[Rows from a 3D modeling dataset]
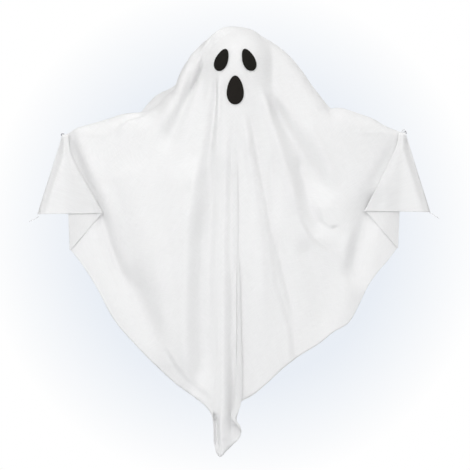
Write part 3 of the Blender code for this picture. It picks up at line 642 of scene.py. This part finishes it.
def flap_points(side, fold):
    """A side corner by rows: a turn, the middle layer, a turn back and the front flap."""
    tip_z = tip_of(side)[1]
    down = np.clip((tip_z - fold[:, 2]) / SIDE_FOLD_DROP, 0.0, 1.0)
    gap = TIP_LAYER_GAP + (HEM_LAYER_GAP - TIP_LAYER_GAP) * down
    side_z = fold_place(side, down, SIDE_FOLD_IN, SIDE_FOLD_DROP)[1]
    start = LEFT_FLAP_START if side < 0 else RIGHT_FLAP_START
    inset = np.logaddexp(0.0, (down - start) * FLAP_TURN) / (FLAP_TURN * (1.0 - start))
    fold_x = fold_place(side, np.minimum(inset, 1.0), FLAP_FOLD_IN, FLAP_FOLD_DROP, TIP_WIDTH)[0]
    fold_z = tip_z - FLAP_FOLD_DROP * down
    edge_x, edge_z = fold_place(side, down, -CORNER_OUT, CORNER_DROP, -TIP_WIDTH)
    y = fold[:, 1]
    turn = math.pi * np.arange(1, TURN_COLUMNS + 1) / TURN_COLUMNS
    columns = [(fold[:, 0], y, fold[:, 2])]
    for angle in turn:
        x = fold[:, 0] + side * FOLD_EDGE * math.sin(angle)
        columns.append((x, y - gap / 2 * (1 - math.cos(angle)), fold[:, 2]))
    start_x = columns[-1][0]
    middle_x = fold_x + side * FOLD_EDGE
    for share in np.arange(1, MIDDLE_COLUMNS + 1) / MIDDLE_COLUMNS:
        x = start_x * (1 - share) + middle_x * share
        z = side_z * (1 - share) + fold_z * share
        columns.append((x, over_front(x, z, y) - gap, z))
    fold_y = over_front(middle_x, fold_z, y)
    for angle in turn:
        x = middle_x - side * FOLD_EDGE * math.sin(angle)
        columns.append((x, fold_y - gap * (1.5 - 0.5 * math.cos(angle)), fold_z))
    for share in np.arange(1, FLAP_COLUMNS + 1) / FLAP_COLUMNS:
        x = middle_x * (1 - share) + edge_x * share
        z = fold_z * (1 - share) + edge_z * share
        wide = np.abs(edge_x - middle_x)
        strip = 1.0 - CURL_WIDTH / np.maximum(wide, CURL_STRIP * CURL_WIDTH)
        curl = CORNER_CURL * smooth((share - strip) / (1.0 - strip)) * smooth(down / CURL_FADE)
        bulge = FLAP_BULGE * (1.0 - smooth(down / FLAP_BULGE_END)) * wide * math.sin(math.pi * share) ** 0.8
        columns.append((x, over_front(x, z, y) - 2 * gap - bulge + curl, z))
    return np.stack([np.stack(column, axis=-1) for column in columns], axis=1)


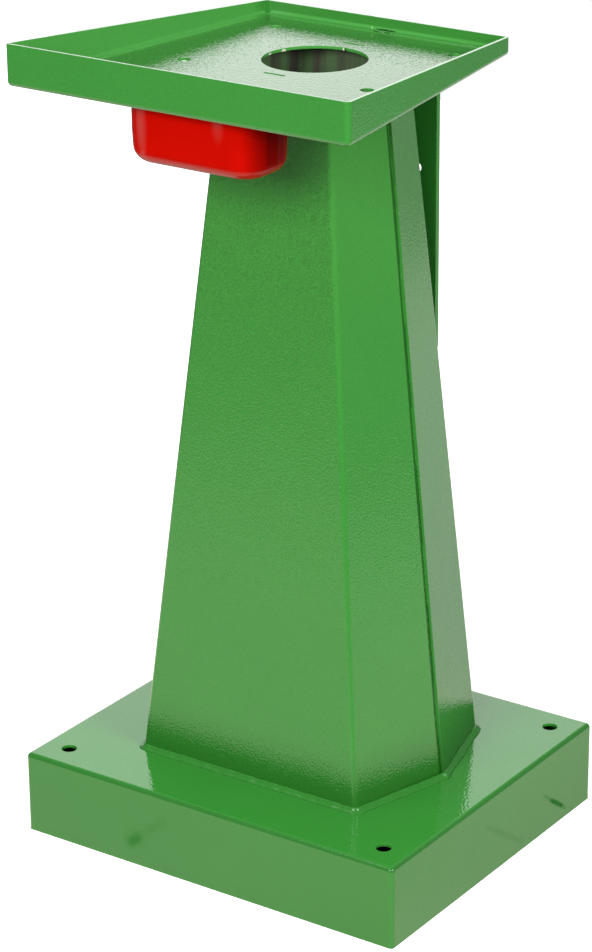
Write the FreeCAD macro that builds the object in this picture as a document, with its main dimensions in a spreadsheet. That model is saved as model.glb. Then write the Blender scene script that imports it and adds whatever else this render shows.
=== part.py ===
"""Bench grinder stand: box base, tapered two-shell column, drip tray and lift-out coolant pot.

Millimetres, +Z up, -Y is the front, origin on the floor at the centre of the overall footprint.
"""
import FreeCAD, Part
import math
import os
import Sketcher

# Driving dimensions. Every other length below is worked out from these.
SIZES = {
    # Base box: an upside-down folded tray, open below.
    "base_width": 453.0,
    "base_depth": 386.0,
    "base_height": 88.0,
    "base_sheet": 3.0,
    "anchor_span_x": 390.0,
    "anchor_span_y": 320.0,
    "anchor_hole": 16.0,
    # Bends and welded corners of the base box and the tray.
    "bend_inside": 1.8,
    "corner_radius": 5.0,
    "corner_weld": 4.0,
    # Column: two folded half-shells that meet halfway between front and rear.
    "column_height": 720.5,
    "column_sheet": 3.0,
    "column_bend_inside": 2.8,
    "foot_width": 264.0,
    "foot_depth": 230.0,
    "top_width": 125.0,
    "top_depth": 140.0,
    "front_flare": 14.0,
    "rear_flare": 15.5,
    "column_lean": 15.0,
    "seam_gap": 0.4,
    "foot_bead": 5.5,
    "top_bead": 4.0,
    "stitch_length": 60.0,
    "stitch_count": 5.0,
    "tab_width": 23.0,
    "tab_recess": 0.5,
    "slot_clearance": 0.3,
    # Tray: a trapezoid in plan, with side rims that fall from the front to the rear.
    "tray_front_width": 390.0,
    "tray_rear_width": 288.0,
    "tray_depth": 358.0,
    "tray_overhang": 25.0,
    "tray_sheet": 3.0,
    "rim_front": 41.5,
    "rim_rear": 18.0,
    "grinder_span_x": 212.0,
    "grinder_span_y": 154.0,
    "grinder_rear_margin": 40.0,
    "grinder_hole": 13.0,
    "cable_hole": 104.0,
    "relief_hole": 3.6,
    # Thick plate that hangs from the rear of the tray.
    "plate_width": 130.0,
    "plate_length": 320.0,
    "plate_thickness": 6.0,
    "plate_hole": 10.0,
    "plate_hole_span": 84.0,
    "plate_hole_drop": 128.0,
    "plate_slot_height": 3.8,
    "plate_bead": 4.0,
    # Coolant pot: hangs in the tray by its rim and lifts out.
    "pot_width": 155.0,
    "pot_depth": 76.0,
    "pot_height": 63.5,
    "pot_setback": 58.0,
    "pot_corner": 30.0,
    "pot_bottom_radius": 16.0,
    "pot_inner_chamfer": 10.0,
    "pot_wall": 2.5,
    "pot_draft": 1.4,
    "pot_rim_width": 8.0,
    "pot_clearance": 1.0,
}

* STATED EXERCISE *
Track down every line with the word "FreeCAD" and copy it.

* ANSWER TO THE EXERCISE *
Write the FreeCAD macro that builds the object in this picture as a document, with its main dimensions in a spreadsheet. That model is saved as model.glb. Then write the Blender scene script that imports it and adds whatever else this render shows.
import FreeCAD, Part